Optimized for equal population only

Optimized for equal population only

Optimized for equal population and compactness

Optimized for equal population and compactness

Optimized for equal population, compactness, and competitive elections

Optimized for equal population, compactness, and competitive elections


The western edge of North Carolina was a nice, small subset to test this algorithm on. The western half of this small map is very rural. In the northeast is the city of Asheville. So it's a nice representation of the rest of the state.

The first map on the right shows three districts optimized only for equal population. With no concern for compactness and in need of people, the district in the lower right has reached up to grab part of Asheville.

The second map shows three districts optimized for equal population and compactness. While not perfectly clean, the districts have much nicer shapes than in the first map.

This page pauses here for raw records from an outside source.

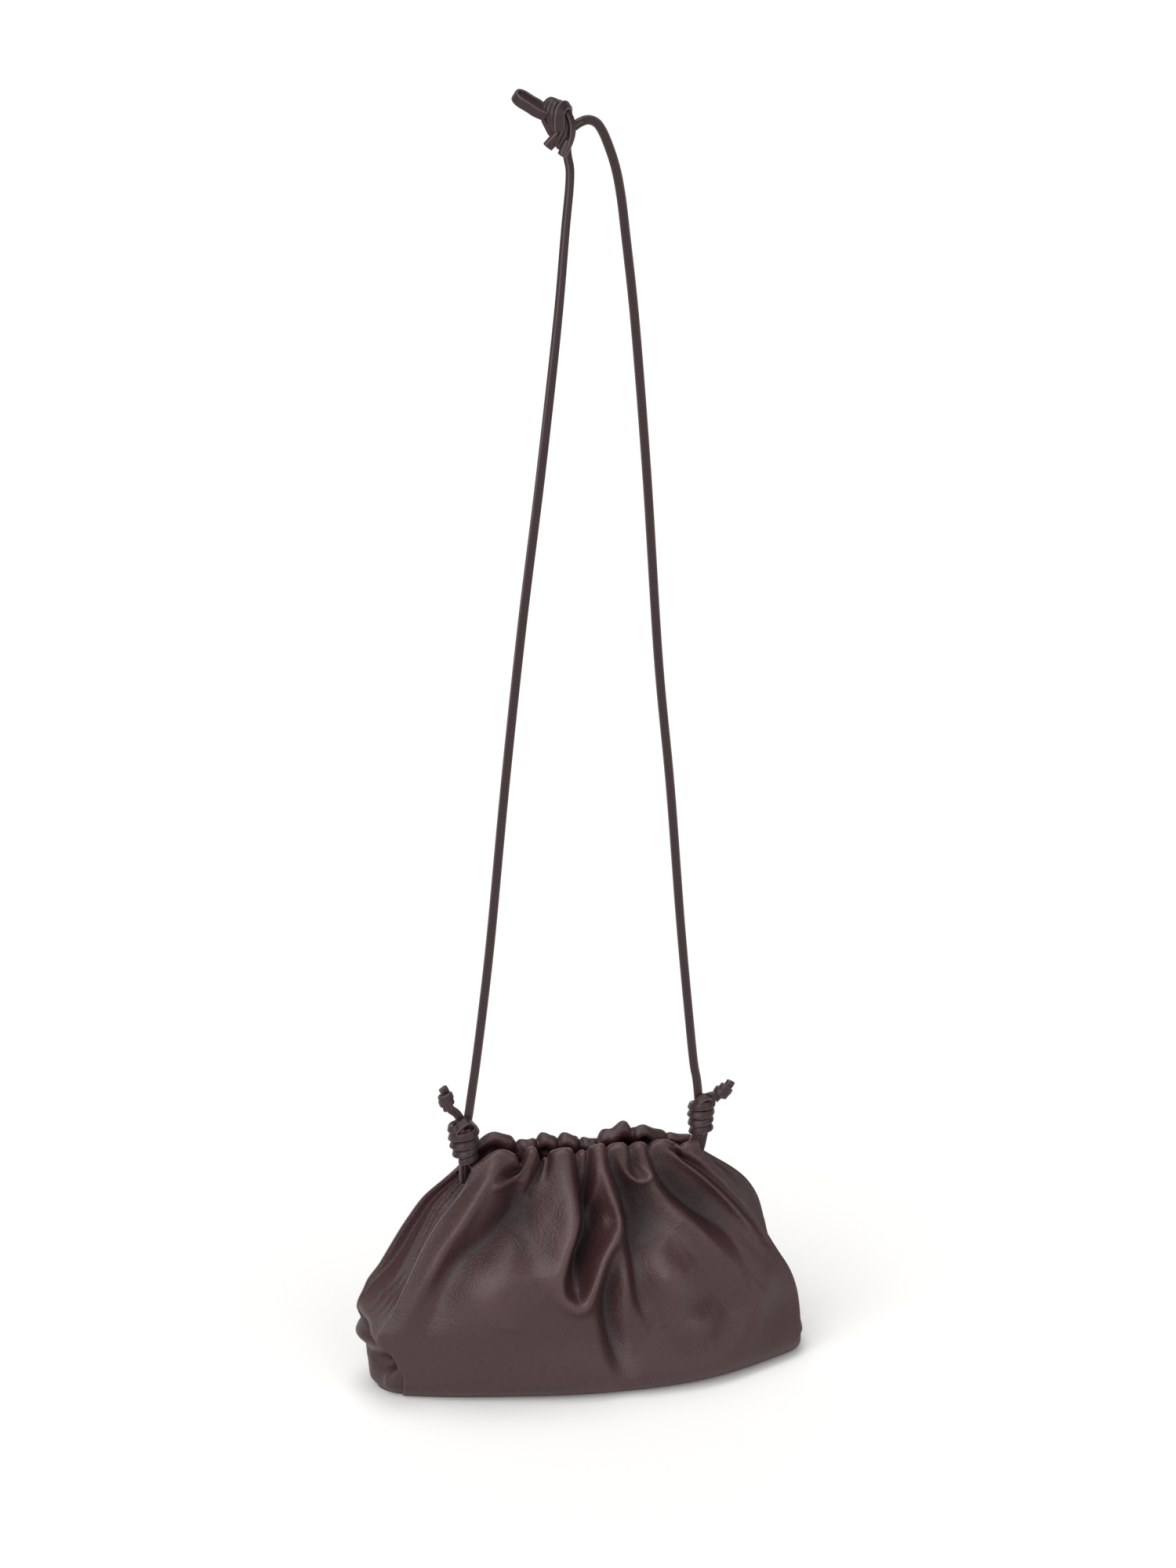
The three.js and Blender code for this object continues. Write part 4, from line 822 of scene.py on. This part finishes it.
def makeGusset(name, end):
    share, up = np.meshgrid(np.linspace(0, 1, gusset["columns"]),
                            np.linspace(0, gusset["top"], gusset["rows"]))
    skin, inner = gussetPlace(end, share, up, 0), gussetPlace(end, share, up, gusset["wall"])
    rings = np.concatenate([skin, inner[:, ::-1]], 1)
    rows, around = rings.shape[:2]
    c = np.arange(gusset["columns"] - 1)
    lowEnd = np.stack([c, around - 1 - c, around - 2 - c, c + 1], 1)
    highEnd = (lowEnd + (rows - 1) * around)[:, ::-1]
    part = {"points": rings.reshape(-1, 3), "faces": np.vstack([ringFaces(rows, around), lowEnd, highEnd])}
    makePiece(name + "Gusset", [part], "body_leather", name + "_gusset")


base = {"reach": 0.95, "endShare": (0.3, 0.7), "columns": 60, "endColumns": 12,
        # the rounded edge: inset and height in mm
        "edge": [(0.9, 0), (0.25, 0.3), (0, 1), (0, 1.6), (0.25, 2.2), (0.9, 2.4)]}


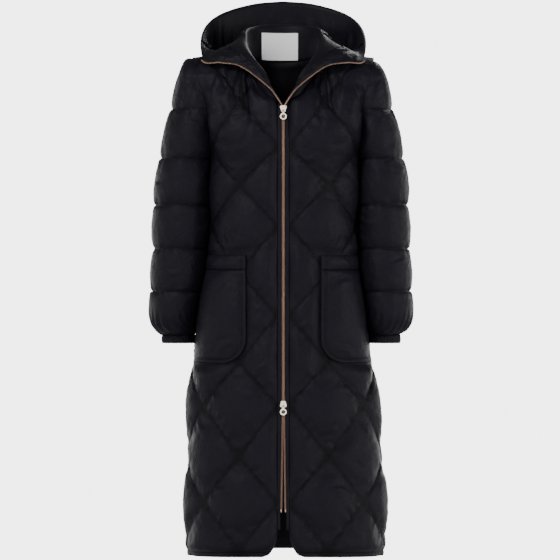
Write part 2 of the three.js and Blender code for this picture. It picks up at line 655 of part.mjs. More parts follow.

The third map optimizes on all three metrics. To achieve competitive elections, a map must sacrifice some compactness. Drawing maps this way is somewhat another version of gerrymandering.

Here is where I run into the limitations of this algorithm. In hindsight it may make sense for an algorithm developed on Nebraska. It can draw three districts really well, but if you ask for more it breaks down. Drawing 13 congressional districts at once is beyond the capability of this algorithm.

I am currently revising my code to redistrict a state in stages. First, split the state into two or three macro-districts. Then, split each of those into two or three sub-districts. Keep going like as long as necessary. I expect to have a proposed map for North Carolina in the next few weeks.

I admire that the foundation of such a powerful algorithm is this collection of simple functions. While that is no surprise – the most elegant solutions are often the simplest – it is incredibly helpful for this issue in particular. State legislators get away with partisan gerrymandering in part by making the issue seem more complicated than it really is. I hope that my work may help make this complicated issue easier to understand and a less intimidating to fight.